Il furto con scasso e incendio
Mentre don Bosco con il suo fedele segretario don Gioachino Berto si trovava da alcuni giorni a Napoli, alle 7 del mattino del 31 marzo 1880, il procuratore dei salesiani, don Francesco Dalmazzo, si accorse che usciva del fumo dalla camera di don Berto, accanto a quella di don Bosco e alla sua. Subito vi si precipitò dentro e riuscì a salvare un valigione già in fase di combustione accanto al letto che pure stava prendendo fuoco. Spento poi il principio di incendio con l’aiuto di persone chiamate e subito accorse, si rese conto che la grande valigia da viaggio aveva un buco al posto della serratura. Attraverso di esso qualcuno aveva tolto da una scatoletta, chiusa in un reparto della valigia, una grossa somma di denaro (6 banconote francesi di 1000 franchi ciascuna) che don Bosco aveva ritirato in Roma e che doveva consegnare  al Papa come obolo di san Pietro a nome di due generosi benefattori di Marsiglia. Il ladro, evidentemente al corrente del fatto che don Bosco aveva ritirato tale denaro da due uffici di Roma, si era con molta facilità arrampicato alla colonna della vicina chiesa, e dal cornicione della porta della medesima era entrato comodamente per una finestra nelle camere degli ospiti delle suore. L’incendio della valigia era stato solo il tentativo, non riuscito, di coprire il furto del denaro in contanti attraverso il buco praticato vicino alla serratura.

Le conseguenze
Fatta la necessaria denuncia ai carabinieri, la voce del furto si sparse subito per la città, e più di un giornale locale, lanciati forti sospetti sulle persone di casa, praticamente gli intimi di don Bosco, arrivò a dire che questi sospettava dello stesso suo segretario (assente da Roma!) e che poteva anche trattarsi di un furto simulato. L’Osservatore Romano il 9 aprile si sentì in obbligo di precisare i fatti e anche di polemicamente accusare le forze di pubblica sicurezza di grave ritardo nel sopralluogo e di leggerezza nelle successive indagini. Il Bollettino Salesiano nel numero di maggio 1880 riprese e condivise la ricostruzione dei fatti e le opinioni del giornale vaticano, anche perché nel numero precedente di aprile aveva dato semplicemente notizia del furto pubblicando un post scriptum di una lettera di don Berto pochi giorni dopo il triste episodio, il 6 aprile: “L’ultimo giorno di marzo, nell’assenza di D. Bosco e del suo segretario [don Berto] da Roma, si appiccò il fuoco nella sua camera, e tra le altre cose bruciò la valigia, parte del letto con altri oggetti preziosi. Si deve attribuire a una grazia speciale, se l’incendio non mandò in cenere tutta la casa”. E don Bosco?
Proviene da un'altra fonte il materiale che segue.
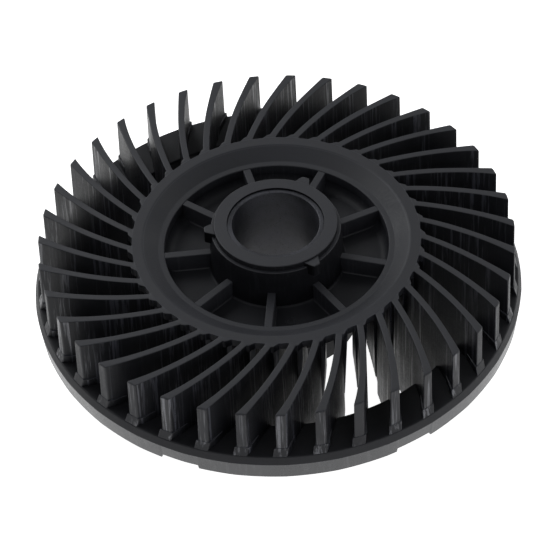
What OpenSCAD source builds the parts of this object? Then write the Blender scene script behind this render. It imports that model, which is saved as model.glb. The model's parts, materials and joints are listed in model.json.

Tornato a Roma da Napoli il 1° aprile, seppe ovviamente del grave furto. Quella sera andò a letto tanto afflitto, che in piena notte lo sognò e si mise a gridare svegliando il suo segretario, che ne scrisse poi a don Rua l’8 aprile, aggiungendo però anche che per il furto “poco mancò che io non impazzissi”. Don Bosco comunque riprese i suoi molteplici impegni in città e solo molti giorni dopo, il 18 aprile, ne fece uno spiritoso cenno al barone francese Aimé Héraud: “In quanto poi a’ miei affari ho avuto una visita in mia camera, mentre io era in Napoli, e persuasi certamente di farmi un servizio, rubarono un po’ di biancheria che meco aveva portato da Torino, scassinarono bauli e valigie e andarono a trovare una somma di 6000 lire che erano danaro di san Pietro destinato pel santo  Padre. Quegli incameratori nel partire, non se ne può capire lo scopo, diedero fuoco alla camera del Segretario mio e così misero nella costernazione i vicini ed i lontani. Così camminano le cose del povero mondo”. Il ladro non fu mai trovato, i soldi non furono mai recuperati e don Bosco dovette cercare in tutti i modi di far avere a papa Leone XIII quanto gli era stato offerto dai benefattori francesi. E dire che in quel momento era indebitato fino al collo, con tre grandi chiese in costruzione: a Torino, a Vallecrosia, a Roma. Ma confidava che la Divina Provvidenza non gli sarebbe venuta meno, visto che lavorava sodo e sodo per portare anime a Dio.